If you've never before realized just what an asshole Charles Schumer is, he's made it perfectly clear for you. So clear that even an uncaring, mentally-retarded slug like you can understand it.

Sunday, February 08, 2009

Of Deer and Headlights...
Well, you asked for hopechange, and you've got it! Once again, naive Americans who are dumb enough to consider Rock of Love and American Idol to be stimulating entertainment, easily fell hard for the titillation and novelty of an attractively-packaged Barack Obama. No one, it seems, ever went broke underestimating the intelligence of the American public, as H.L. Mencken once told us. This streamlines nicely with George Carlin's contention that the packaging, marketing and distribution of bullshit, is the biggest, and most successful, business in America. And no where is this more evident than in the rise (and very quick descent) of the 44th President of the United States.

So, eat it, Suckers!
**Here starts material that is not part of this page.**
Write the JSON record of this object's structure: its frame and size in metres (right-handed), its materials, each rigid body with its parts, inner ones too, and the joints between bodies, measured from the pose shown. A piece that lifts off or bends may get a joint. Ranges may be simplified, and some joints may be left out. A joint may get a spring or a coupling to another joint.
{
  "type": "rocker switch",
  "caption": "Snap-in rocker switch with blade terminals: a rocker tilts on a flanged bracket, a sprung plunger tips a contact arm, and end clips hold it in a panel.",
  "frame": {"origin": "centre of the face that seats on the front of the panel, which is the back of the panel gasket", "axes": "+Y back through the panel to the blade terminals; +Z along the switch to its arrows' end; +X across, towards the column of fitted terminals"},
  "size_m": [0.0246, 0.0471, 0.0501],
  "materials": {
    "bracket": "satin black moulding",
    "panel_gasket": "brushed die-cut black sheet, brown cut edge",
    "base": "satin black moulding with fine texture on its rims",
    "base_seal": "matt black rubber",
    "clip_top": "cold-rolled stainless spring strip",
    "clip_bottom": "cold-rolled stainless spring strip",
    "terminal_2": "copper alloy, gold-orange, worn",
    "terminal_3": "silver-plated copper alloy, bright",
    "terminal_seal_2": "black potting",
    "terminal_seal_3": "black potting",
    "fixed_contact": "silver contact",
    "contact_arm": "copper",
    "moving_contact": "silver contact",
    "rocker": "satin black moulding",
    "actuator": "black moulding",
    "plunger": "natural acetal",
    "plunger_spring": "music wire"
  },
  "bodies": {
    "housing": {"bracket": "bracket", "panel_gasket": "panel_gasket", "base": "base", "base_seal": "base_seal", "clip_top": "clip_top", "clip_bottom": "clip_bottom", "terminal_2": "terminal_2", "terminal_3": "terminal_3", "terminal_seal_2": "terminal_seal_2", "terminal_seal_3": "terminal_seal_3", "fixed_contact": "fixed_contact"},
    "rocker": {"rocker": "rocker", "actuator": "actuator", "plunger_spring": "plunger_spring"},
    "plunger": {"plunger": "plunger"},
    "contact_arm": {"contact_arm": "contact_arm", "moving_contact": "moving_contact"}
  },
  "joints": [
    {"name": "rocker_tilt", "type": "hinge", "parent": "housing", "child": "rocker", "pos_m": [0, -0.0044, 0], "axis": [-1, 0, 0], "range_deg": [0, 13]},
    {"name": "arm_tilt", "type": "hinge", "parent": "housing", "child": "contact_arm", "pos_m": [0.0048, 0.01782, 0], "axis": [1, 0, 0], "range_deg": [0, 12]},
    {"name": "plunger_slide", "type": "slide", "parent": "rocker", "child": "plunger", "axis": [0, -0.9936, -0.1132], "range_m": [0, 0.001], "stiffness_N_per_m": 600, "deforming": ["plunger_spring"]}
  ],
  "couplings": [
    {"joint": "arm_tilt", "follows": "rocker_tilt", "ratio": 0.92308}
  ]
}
You've asked for it, and you've gotten it -- in spades (no pun intended). Our President is nothing if not a practiced bullshit artist who managed to finesse his way into office, aided and abetted by a public who can't tell shit from shinola, and who can't be bothered to find out, and by a political opposition that, on a good day, might be able to find it's collective ass with both hands and a compass. It now becomes apparent that all that talk about 'experience' might actually matter after all. It now becomes apparent that all that talk about 'judgement' might actually matter, too. It is now about to become axiomatic that 'cool' is not necessary 'better'. We're about to be taught a very bitter lesson that, sometimes, change is not all it's cracked up to be, and that more often than not, hope is little more than a leap in the dark born out of desperation.
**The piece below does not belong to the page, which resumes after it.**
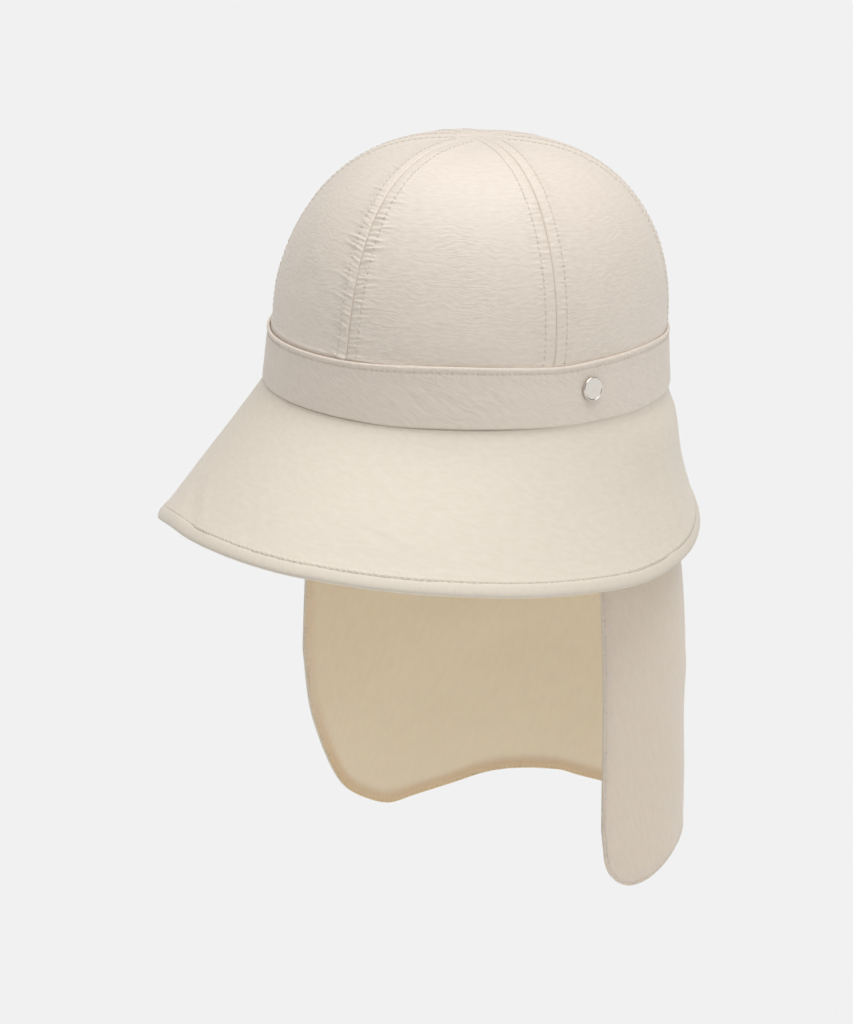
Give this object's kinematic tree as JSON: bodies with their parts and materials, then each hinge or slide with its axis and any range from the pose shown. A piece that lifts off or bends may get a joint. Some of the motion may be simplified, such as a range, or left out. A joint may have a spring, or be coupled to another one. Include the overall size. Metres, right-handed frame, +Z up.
{
  "type": "sun bonnet with neck flap",
  "caption": "Soft sun hat with a panelled round crown, a hat band with a small metal stud, a sloping brim with a corded edge, and a long neck flap behind.",
  "frame": {"origin": "centre of the head opening, level with the lower edge of the hat band", "axes": "+Z up, towards the top of the crown; -Y the front of the hat; +X the wearer's left"},
  "size_m": [0.2329, 0.2791, 0.3638],
  "materials": {
    "crown_cloth": "ivory crinkled nylon, matt with a faint sheen",
    "band_cloth": "ivory nylon, smooth, matt with a faint sheen",
    "brim_cloth": "warm cream nylon over a soft stiffener, matt",
    "edge_cloth": "warm cream nylon bound over a cord, matt",
    "flap_cloth": "beige nylon, thin, matt, warmer inside",
    "stud_metal": "polished nickel plate"
  },
  "bodies": {
    "root": {"crown_panel_left_front": "crown_cloth", "crown_panel_left_side": "crown_cloth", "crown_panel_left_back": "crown_cloth", "crown_panel_right_back": "crown_cloth", "crown_panel_right_side": "crown_cloth", "crown_panel_right_front": "crown_cloth", "band": "band_cloth", "brim": "brim_cloth", "brim_edge": "edge_cloth", "neck_flap": "flap_cloth", "stud": "stud_metal", "stud_washer": "stud_metal"}
  },
  "joints": []
}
The Spectator weighs in here. So does the normally-unreadable Michael Goodwin of the New York Daily News. Meanwhile, the adorable Mary Katherine Ham has this to say about the mindset of the Obamatards and their 60's-retread foot-soldiers.

McCain/Palin, in retrospect, suddenly looks like the best thing since penicillin, despite the idiocy of the campaign they ran. Perhaps we'll have learned our lessons four years hence, but I rather doubt it. After all, all you really need is a very slick marketing campaign, a catchy slogan, and a dumbed-down electorate, and you too can be President of the United States.